The song “Because” was infamously penned by John Lennon upon hearing Yoko play Beethoven’s “Moonlight Sonata”. He asked her to reverse the chords and a song was born. This isn’t exactly true – or perhaps Yoko didn’t succeed in matching the structure in reverse – but it’s a good story. Paul and George have both claimed “Because” to be their favorite track on the album, most likely due to its ethereal triple-tracked, triple-stacked vocals. Listening to “Because” is like floating on a river of pudding whilst getting massaged from the inside out. There are endorphins in the brain that are only triggered by the pure bliss of hearing this magnificent song.
Now to the medley. “You Never Give Me Your Money” is but one song, though its suite-style arrangement makes it feel like three. Money had been at the heart of the Beatles’ woes all year, as they risked losing the publishing rights to their own songs (and eventually would), and became mired in conflict over the band’s finances and the finances of their fledgling record label / ludicrous hippie vision, Apple. The backing track was actually recorded at Olympic Sound Studios, not Abbey Road. But we’ll let that slide.

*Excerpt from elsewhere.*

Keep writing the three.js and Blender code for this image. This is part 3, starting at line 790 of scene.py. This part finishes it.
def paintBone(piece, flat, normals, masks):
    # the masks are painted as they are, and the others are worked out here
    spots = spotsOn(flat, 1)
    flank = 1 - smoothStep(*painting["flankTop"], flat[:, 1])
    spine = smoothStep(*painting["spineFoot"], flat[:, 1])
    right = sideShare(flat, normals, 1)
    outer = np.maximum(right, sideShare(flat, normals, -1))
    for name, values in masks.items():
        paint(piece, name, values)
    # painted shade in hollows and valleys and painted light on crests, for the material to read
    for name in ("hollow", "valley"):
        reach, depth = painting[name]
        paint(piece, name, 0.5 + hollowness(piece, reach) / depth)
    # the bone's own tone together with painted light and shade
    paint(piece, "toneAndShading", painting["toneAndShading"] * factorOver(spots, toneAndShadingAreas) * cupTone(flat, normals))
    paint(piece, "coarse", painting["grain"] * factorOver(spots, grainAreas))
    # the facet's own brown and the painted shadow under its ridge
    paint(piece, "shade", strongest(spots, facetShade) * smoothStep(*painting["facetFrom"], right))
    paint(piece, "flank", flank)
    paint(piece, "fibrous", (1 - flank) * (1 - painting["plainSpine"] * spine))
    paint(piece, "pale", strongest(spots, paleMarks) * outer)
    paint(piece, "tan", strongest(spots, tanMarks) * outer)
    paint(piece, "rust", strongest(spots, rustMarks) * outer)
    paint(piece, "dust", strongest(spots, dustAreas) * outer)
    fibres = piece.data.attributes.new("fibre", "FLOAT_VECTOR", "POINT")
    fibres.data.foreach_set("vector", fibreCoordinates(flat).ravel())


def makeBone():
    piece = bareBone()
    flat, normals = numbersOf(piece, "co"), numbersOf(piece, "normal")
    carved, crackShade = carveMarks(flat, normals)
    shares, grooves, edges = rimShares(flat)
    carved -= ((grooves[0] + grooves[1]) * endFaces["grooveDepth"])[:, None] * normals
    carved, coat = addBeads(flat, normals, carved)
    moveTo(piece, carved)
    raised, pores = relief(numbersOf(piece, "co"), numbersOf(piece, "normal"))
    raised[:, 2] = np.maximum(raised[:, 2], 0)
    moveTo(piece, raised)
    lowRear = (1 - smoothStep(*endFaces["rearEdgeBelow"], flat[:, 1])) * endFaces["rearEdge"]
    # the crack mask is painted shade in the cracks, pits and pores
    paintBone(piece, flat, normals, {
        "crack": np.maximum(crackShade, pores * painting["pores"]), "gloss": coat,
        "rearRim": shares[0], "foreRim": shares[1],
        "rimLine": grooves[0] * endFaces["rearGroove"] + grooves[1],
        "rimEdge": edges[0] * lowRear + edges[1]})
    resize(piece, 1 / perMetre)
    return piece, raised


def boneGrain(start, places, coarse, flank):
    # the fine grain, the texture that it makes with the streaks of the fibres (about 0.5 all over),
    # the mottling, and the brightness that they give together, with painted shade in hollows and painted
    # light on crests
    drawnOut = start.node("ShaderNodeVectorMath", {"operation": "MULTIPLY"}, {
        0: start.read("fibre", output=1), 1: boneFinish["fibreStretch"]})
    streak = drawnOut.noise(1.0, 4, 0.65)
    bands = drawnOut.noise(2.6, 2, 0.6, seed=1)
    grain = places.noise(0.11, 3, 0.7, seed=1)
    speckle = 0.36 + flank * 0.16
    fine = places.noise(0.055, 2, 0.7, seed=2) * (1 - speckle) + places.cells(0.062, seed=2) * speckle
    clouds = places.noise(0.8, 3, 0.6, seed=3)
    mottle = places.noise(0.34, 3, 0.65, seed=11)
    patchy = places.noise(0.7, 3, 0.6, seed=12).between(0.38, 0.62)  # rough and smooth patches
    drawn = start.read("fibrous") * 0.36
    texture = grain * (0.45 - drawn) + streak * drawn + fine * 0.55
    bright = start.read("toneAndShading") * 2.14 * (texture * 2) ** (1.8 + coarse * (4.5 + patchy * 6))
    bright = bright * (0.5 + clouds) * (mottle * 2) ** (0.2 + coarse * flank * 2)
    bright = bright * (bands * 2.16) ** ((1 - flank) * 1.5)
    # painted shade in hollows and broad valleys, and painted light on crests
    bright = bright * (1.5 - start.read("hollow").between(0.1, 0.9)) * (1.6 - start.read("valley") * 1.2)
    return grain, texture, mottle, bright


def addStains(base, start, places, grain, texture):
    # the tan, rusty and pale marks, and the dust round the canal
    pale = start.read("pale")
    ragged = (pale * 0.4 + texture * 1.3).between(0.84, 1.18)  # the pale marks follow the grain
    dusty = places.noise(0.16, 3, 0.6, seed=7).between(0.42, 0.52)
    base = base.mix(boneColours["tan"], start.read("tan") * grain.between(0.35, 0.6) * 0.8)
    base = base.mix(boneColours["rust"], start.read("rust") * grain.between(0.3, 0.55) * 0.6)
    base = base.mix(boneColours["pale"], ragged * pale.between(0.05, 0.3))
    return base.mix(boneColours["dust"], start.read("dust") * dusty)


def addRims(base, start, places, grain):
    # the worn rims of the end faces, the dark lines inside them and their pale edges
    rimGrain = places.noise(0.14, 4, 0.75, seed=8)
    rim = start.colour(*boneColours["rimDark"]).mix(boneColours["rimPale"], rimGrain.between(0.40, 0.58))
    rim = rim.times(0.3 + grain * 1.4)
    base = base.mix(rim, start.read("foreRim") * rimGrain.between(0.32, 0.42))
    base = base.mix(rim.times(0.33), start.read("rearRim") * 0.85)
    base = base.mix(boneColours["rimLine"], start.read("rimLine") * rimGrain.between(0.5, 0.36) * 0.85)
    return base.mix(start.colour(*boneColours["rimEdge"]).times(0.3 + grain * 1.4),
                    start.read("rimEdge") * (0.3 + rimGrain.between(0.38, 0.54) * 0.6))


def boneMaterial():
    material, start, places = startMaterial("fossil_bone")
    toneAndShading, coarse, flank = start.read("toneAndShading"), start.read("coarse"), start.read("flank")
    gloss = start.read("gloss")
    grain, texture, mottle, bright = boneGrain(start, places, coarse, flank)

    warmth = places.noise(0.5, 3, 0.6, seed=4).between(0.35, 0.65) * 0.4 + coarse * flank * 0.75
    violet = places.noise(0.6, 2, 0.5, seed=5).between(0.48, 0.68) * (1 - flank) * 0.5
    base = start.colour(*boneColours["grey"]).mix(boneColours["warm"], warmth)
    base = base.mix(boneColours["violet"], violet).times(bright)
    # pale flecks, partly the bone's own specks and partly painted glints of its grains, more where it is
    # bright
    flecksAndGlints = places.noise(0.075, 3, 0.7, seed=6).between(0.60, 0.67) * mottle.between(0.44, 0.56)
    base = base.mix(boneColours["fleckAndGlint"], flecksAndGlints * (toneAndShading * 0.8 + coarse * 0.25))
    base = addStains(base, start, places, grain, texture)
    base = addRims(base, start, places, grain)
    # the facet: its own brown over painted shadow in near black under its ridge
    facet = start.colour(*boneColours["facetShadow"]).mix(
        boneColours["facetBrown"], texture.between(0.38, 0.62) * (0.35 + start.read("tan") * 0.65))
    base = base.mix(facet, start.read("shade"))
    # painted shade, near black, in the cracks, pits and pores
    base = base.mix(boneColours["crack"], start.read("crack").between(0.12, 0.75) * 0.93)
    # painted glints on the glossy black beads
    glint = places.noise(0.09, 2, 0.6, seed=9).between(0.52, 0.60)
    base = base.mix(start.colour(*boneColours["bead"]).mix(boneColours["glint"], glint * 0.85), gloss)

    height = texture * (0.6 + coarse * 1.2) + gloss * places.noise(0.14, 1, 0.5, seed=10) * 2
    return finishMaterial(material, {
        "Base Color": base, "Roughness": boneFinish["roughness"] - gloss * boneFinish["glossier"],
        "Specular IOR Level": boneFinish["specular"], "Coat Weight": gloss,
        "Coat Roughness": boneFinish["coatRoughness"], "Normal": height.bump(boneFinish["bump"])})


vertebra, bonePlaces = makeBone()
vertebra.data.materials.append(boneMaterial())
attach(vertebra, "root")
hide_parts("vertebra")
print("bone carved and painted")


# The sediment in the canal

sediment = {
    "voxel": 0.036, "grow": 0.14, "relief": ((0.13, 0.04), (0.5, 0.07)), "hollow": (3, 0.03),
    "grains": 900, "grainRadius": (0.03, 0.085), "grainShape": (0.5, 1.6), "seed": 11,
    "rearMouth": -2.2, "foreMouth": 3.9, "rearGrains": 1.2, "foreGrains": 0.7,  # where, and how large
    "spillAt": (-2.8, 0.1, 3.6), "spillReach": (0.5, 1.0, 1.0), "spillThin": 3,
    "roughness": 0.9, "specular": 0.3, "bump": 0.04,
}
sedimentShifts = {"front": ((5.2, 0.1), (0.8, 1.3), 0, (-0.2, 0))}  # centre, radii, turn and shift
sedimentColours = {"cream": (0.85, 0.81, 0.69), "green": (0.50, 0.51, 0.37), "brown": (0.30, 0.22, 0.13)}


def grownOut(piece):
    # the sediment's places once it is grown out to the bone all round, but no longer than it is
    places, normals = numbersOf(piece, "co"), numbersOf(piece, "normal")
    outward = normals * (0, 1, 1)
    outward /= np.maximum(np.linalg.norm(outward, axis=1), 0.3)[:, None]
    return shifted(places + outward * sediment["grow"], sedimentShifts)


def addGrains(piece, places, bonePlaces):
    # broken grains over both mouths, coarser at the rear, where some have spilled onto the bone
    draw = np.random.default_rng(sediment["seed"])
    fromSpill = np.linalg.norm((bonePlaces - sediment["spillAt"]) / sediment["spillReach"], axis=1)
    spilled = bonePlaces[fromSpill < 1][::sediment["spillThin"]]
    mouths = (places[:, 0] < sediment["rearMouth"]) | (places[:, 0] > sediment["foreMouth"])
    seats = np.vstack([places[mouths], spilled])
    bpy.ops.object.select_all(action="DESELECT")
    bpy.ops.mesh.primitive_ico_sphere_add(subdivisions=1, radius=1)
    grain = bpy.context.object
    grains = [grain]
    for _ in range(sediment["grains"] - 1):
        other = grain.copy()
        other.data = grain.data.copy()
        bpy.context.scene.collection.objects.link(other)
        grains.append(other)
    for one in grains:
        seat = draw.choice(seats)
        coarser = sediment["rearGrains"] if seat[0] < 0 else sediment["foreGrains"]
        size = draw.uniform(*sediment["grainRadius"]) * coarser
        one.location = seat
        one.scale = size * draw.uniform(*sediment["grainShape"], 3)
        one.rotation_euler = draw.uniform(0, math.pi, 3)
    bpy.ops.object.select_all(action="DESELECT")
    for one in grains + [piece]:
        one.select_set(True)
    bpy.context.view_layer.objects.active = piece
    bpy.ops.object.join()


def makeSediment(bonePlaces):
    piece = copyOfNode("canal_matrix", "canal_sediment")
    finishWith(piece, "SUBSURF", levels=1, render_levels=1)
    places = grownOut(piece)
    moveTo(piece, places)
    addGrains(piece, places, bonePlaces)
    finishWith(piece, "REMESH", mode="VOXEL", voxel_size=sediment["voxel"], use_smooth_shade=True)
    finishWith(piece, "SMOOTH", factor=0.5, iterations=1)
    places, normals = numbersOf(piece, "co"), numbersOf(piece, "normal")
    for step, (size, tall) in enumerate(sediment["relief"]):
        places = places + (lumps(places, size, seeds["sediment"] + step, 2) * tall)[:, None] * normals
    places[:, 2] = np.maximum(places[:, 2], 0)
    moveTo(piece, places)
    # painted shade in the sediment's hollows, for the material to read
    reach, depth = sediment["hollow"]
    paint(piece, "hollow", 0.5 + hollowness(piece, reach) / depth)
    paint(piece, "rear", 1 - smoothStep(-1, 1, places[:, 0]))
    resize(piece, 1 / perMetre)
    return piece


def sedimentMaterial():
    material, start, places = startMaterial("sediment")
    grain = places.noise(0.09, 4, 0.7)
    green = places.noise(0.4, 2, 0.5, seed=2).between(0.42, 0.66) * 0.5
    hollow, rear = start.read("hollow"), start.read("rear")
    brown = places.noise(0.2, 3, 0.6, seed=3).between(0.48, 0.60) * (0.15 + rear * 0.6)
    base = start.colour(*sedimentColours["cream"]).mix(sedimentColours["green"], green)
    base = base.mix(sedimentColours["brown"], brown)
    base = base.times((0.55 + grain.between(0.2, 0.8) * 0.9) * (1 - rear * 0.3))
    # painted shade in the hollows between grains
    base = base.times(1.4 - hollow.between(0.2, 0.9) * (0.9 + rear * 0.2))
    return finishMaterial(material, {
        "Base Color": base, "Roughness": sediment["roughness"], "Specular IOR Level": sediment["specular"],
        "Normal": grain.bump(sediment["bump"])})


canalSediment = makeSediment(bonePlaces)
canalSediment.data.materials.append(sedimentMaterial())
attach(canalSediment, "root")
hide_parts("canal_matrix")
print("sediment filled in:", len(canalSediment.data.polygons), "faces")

According to George, “Sun King” was the Beatles trying to pull off Fleetwood Mac’s “Albatross”, a stunningly atmospheric instrumental that had been released into the wilderness of rock earlier that year. The poetic-sounding foreign lyrics at the end of “Sun King” consist of a handful of Spanish words that Paul knew, mixed with some Romantic-language-sounding gibberish and the term “chicka ferdy”, which was an old Liverpool childhood taunt.
“A bit of crap I wrote in India” is how John described “Mean Mr. Mustard.” Indeed, on its own it isn’t much. But it’s a fun 66 seconds, and features a spine-throttling fuzz bass played by Paul. One of John’s efforts to acquiesce to Paul’s medley idea was to change Mr. Mustard’s sister’s name from Shelly (as can be heard in an early take on the Beatles’ Anthology 3 collection) to Pam.

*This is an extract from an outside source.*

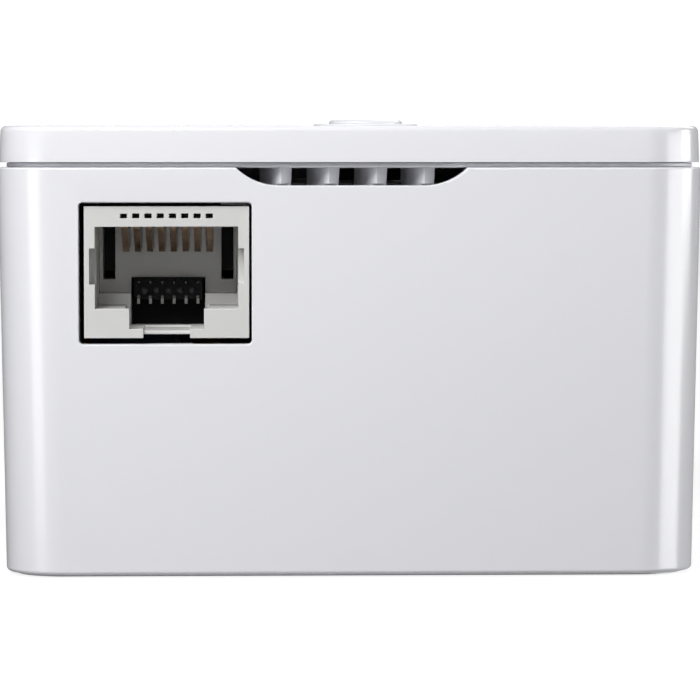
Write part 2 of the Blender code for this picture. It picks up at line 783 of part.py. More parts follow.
def make_light(name, x, materials):
    """A light guide behind its window in the lid, and the lamp under it."""
    stem, flange = pill(x, LIGHTS_Y, 2.0, 0.8), pill(x, LIGHTS_Y, 2.7, 1.5)
    guide = prism(f"light_guide_{name}", stem, "z", 34.2, COVER_TOP + 0.05, materials["clear"])
    join(guide, prism(f"guide_flange_{name}", flange, "z", 34.4, COVER_CEILING - 0.1))
    low = (x - 0.6, LIGHTS_Y - 1.0, SIGNAL_TOP)
    high = (x + 0.6, LIGHTS_Y + 1.0, SIGNAL_TOP + 0.8)
    box(f"led_{name}", low, high, materials["led"])


# Boards and what is on them

def make_boards(materials):
    main = box(
        "main_board",
        (-25.3, -30.8, MAIN_BOARD_Z),
        (25.3, 30.8, MAIN_BOARD_Z + BOARD_T),
        materials["board"],
    )
    for name, side in SIDES:
        place = (side * 20.0, 32.0)
        cut(main, rod(f"lead_notch_{name}", "z", place, 1.6, MAIN_BOARD_Z - 1, MAIN_BOARD_Z + 3))
    signal = box(
        "signal_board",
        (-24.2, -32.0, SIGNAL_BOARD_Z),
        (24.2, 32.0, SIGNAL_BOARD_Z + BOARD_T),
        materials["board"],
    )
    for sx in (-1, 1):
        for sy in (-1, 1):
            place = (sx * SCREW_X, sy * SCREW_Y)
            cut(signal, rod(f"boss_clearance_{sx}_{sy}", "z", place, 3.2, 30.0, 34.0))
    box("board_header", (20.6, -23.0, MAIN_TOP), (23.4, -7.5, SIGNAL_UNDER), materials["chip"])


def make_mains_parts(materials):
    """The mains side, standing on the main board: filter, rectifier and transformer."""
    base = MAIN_TOP
    box("fuse", (-5.2, 26.2, base), (5.2, 29.6, base + 3.4), materials["fuse"])
    box("bridge_rectifier", (11.5, 27.3, base), (18.5, 30.2, base + 6.0), materials["chip"])
    varistor = rod("varistor", "y", (-18.2, base + 5.2), 4.8, -4.2, -0.6, materials["disc"], steps=20)
    shade_round(varistor)
    box("line_filter_capacitor", (-24.2, 3.0, base), (-11.0, 9.4, base + 12.0), materials["film"])
    choke = (-17.4, 19.0, base + 7.2)
    shade_round(torus("choke_core", choke, 4.9, 2.0, materials["ferrite"]))
    for name, start in (("live", -60), ("neutral", 120)):
        winding = torus(f"choke_winding_{name}", choke, 4.9, 2.9, materials["copper"], start, 120, 2.12)
        shade_round(winding)
    bulk = rod("bulk_capacitor", "y", (18.0, base + 6.3), 6.2, 5.0, 25.0, materials["sleeve"], steps=24)
    shade_round(bulk)
    low, high = (-7.8, 8.0, base + 2.0), (7.8, 20.6, base + 14.4)
    transformer = box("transformer_core", low, high, materials["ferrite"])
    cut(transformer, box("core_window", (-5.6, 6.0, base + 4.6), (5.6, 22.0, base + 11.8)))
    low, high = (-5.3, 5.6, base + 4.9), (5.3, 23.0, base + 11.5)
    box("transformer_winding", low, high, materials["tape"])


def make_signal_parts(materials):
    """The low-voltage side, on the main board and under the signal board."""
    base, under = MAIN_TOP, SIGNAL_UNDER
    place, top = (6.0, -4.4), base + 12.0
    shade_round(rod("output_capacitor", "z", place, 4.0, base, top, materials["sleeve"], steps=20))
    box("coupling_transformer", (-9.5, -12.5, base), (-0.5, -3.5, base + 7.0), materials["ferrite"])
    place = (-18.5, base + 4.2)
    shade_round(rod("coupling_capacitor", "y", place, 3.9, -13.5, -10.3, materials["disc"], steps=20))
    box("lan_transformer", (-21.5, -24.8, under - 6.0), (-9.0, -15.2, under), materials["chip"])
    box("modem_chip", (3.0, -27.0, under - 1.2), (15.0, -15.0, under), materials["chip"])
    pad_top = under - 1.2 - SEAT
    box("thermal_pad", (3.0, -27.0, pad_top - 0.6), (15.0, -15.0, pad_top), materials["pad"])
    make_heat_sink((-1.0, -31.0), (19.0, -11.0), pad_top - 0.6 - SEAT, materials["aluminium"])
    box("memory_chip", (3.5, -9.5, under - 1.1), (11.5, -3.5, under), materials["chip"])
    box("crystal", (-7.5, -9.0, under - 1.2), (-2.5, -5.8, under), materials["steel"])


def make_heat_sink(low, high, top, surface):
    """A base plate with parallel fins hanging from it."""
    fin_count, fin_t, drop = 7, 0.9, 7.4
    sink = box("heat_sink", (*low, top - 1.5), (*high, top), surface)
    pitch = (high[0] - low[0] - fin_t) / (fin_count - 1)
    for i in range(fin_count):
        x = low[0] + i * pitch
        join(sink, box(f"fin_{i}", (x, low[1], top - drop), (x + fin_t, high[1], top - 1.0)))
    return sink


def torus(name, centre, ring_r, tube_r, surface, start=0.0, sweep=360.0, hole_r=0.0):
    """A ring about the Y axis, whole or part, of a square-shouldered section. A part ring
    with hole_r is hollow, so that a smaller ring passes through it."""
    full = sweep >= 360
    steps = 20 if full else 8
    sections = []
    for i in range(steps if full else steps + 1):
        angle = math.radians(start + sweep * i / steps)
        section = []
        for u, v in circle(0, 0, tube_r, 8):
            r = ring_r + u
            x, z = r * math.cos(angle), r * math.sin(angle)
            section.append((centre[0] + x, centre[1] + v, centre[2] + z))
        sections.append(section)
    made = loft(name, sections, surface, closed=full)
    if hole_r:
        cut(made, torus(f"{name}_core", centre, ring_r, hole_r, None))
    return made


def clear_scene():
    for obj in list(bpy.data.objects):
        bpy.data.objects.remove(obj)


def main():
    clear_scene()
    materials = make_materials()
    make_housing(materials["case"])
    make_frame(materials["frame"])
    make_cover(materials["case"])
    for number, (sx, sy) in enumerate(((-1, -1), (1, -1), (-1, 1), (1, 1)), start=1):
        make_screw(f"case_screw_{number}", (sx * SCREW_X, sy * SCREW_Y), materials["steel"])
    make_jack(materials["jack"])
    make_jack_insert(materials["dark"])
    for index in range(CONTACT_COUNT):
        make_contact(index, materials["gold"])
    make_well(materials["frame"])
    make_carrier(materials["dark"])
    for name, side in SIDES:
        make_blade(f"plug_blade_{name}", side, materials["nickel"])
        make_leaf(f"contact_leaf_{name}", side, materials["spring"])
        make_lead(f"mains_lead_{name}", side, materials["lead"])
    make_button(materials)
    for name, x in LIGHTS:
        make_light(name, x, materials)
    make_boards(materials)
    make_mains_parts(materials)
    make_signal_parts(materials)


main()
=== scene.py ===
# %% [markdown]
# # A powerline adapter, from its CAD frame to its finished look
#
# The adapter is a white moulded box that plugs straight into a wall outlet. One end holds a
# network socket and a shallow vent, the lid carries a pairing button and three small
# windows, and the mains plug folds into the back. The CAD frame already says where every
# piece is and what moves. This lesson builds the fine surfaces around it, cell by cell.

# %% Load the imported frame
import json
import math

import bmesh
import bpy
from mathutils import Matrix, Vector


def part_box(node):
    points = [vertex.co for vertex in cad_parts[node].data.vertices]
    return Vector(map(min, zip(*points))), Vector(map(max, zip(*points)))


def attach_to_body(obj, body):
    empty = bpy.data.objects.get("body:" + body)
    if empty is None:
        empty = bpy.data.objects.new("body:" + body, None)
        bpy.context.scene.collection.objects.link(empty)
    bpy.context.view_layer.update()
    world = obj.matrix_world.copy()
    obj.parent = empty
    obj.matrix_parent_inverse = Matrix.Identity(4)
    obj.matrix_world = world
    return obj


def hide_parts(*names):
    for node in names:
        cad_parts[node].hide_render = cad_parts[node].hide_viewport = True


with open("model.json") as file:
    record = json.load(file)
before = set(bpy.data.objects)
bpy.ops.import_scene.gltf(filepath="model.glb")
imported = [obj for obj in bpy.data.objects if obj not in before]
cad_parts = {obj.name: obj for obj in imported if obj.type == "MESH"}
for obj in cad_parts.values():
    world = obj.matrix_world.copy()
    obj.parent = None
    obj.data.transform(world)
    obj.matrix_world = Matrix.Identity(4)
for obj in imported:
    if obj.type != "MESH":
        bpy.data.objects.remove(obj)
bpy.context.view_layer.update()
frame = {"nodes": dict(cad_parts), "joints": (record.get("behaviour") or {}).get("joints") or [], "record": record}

MM = 0.001

# %% [markdown]
# Every piece goes where the frame says, so the first values are read from it: the case's
# half width and half length at the rim, the height of the rim, and how far a wall leans
# inwards between the rim and the back. The lean is real: a moulded box needs it to come
# out of its tool.

# %% Measure the case
HALF_W, HALF_L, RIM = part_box("rear_housing")[1]
COVER_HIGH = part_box("front_cover")[1]
CORNER_R = 5.0 * MM
WALL = 2.0 * MM
FLOOR = 2.2 * MM
FOOT_BAND = 1.0 * MM
foot = max(v.co.x for v in frame["nodes"]["rear_housing"].data.vertices if v.co.z < FOOT_BAND)
LEAN = HALF_W - foot
LID_LOW = min(v.co.z for v in frame["nodes"]["front_cover"].data.vertices if v.co.x > COVER_HIGH.x - MM)
print(f"half width {HALF_W / MM:.2f} mm at the rim, leaning in {LEAN / MM:.2f} mm to the back")
print(f"rim at {RIM / MM:.2f} mm, lid from {LID_LOW / MM:.2f} to {COVER_HIGH.z / MM:.2f} mm")

# %% [markdown]
# ## The camera
#
# The adapter is seen square-on from its socket end, from about a third of a metre, with a
# long lens. A long lens keeps the end wall nearly flat in the frame, yet the eye still sits
# a little above and to the left of the middle, which is why the socket's left wall and its
# floors can be seen. The camera is aimed with a track quaternion and needs no lens shift.

# %% Place the camera
EYE = Vector((-11.0 * MM, -HALF_L - 320 * MM, 35.6 * MM))
AIM = Vector((-0.18 * MM, -HALF_L, 18.99 * MM))
SENSOR = 36.0
VIEW_HALF = 29.09 * MM  # half of what the frame spans on the end wall

lens_data = bpy.data.cameras.new("square_on_lens")
lens_data.sensor_width = SENSOR
lens_data.lens = SENSOR / 2 * (AIM - EYE).length / VIEW_HALF
lens_data.clip_start = 0.01
lens_data.clip_end = 50
camera = bpy.data.objects.new("square_on_camera", lens_data)
bpy.context.scene.collection.objects.link(camera)
camera.location = EYE
camera.rotation_mode = "QUATERNION"
camera.rotation_quaternion = (AIM - EYE).to_track_quat("-Z", "Y")
bpy.context.scene.camera = camera
print(f"lens {lens_data.lens:.0f} mm")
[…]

“Polythene Pam” was, in fact, a real person. A man who John claimed was “England’s answer to Allen Ginsberg” invited John over years earlier and introduced him to a woman who dressed completely in polythene (a British variant of the term ‘polyethylene’). That might be the story. Alternately, the song could refer to ‘Polythene Pat’, a fan from the Cavern days in Liverpool who used to eat polythene. Either way, it’s a messed up story.
Jessica Samuels claims that she was the one who came in through the bathroom window. One of the so-called Apple Scruffs – the obsessive fans (who may now be your grandma!) who staked out a perpetual patch of land outside the studio and the Beatles’ homes – Jessica says she climbed up a ladder into the bathroom window of Paul’s home in St. John’s Wood, then opened the door so the entire gaggle of fans could steal some photos and try on Paul’s pants. Why Paul was moved only to write “She Came In Through The Bathroom Window” instead of pressing charges is a mystery.
“Golden Slumbers” is Paul’s tiny dalliance in ‘borrowing’ from another artist, in this case from the poem “Cradle Song” by 17th-century dramatist Thomas Dekker. He spotted the sheet music for the piece at his dad’s place, but not knowing how to read music he simply wrote his own and tweaked the words.
There isn’t much to say about “Carry That Weight”, though it was one of the songs that propelled that homeless weirdo to camp out on John’s property in the Imagine movie. It blends seamlessly from “Golden Slumbers” (which it should – they were recorded as a single track) and incorporates elements of “You Never Give Me Your Money” to create a thematic continuity for the medley. The Bee Gees covered this song twice. Why the hell they did this, I have no friggin’ idea.
“The End” is the resounding thud that slams the door on the Beatles’ incomparable recording legacy. They gave Ringo a drum solo (which he’d never really wanted to do), then launched into a trade-off of guitar solos, cycling through Paul, George and John in that order. The guitar solo roundtable was recorded in one take, with all three playing live against the pre-recorded backing track. It was the Beatles’ version of the late-60’s jam band scene, packed into a tight 2:20 song. This is the kind of song that rattles a ribcage to the point of nearly splintering – enthusiasm and discipline wrapped in a lettuce-leaf of magic.
The album should have ended right there. “Her Majesty” was a mistake; the song had originally been placed between “Mean Mr. Mustard” and “Polythene Pam” in the medley, but Paul instructed tape operator John Kurlander to cut it out. He did so, but because he’d been trained not to toss anything out, he tacked it onto the end of the tape, in case Paul changed his mind. This explains the 14 seconds of silence before the song, whose final note is buried beneath the opening guitar of “Polythene Pam” and whose initial note is in fact the thunderous conclusion of “Mean Mr. Mustard.” Paul heard the happy accident and loved it, and so the song was allowed to stay. It sounds to the untrained ear like the simplest little ditty on the album, but just try to play that bastard.
The magnificence of Abbey Road wasn’t enough to keep the Beatles together – John would inform the group of his departure precisely one month after the album’s final mixing session. Indeed, the critical response to the album was tepid at first, though it has since grown to become many critics’ favorite album, and remains the best-selling Beatles album to this day.
Perfection takes a winding, sometimes emotionally brutal path. In the case of the Beatles’ Abbey Road, we are all better off for their journey.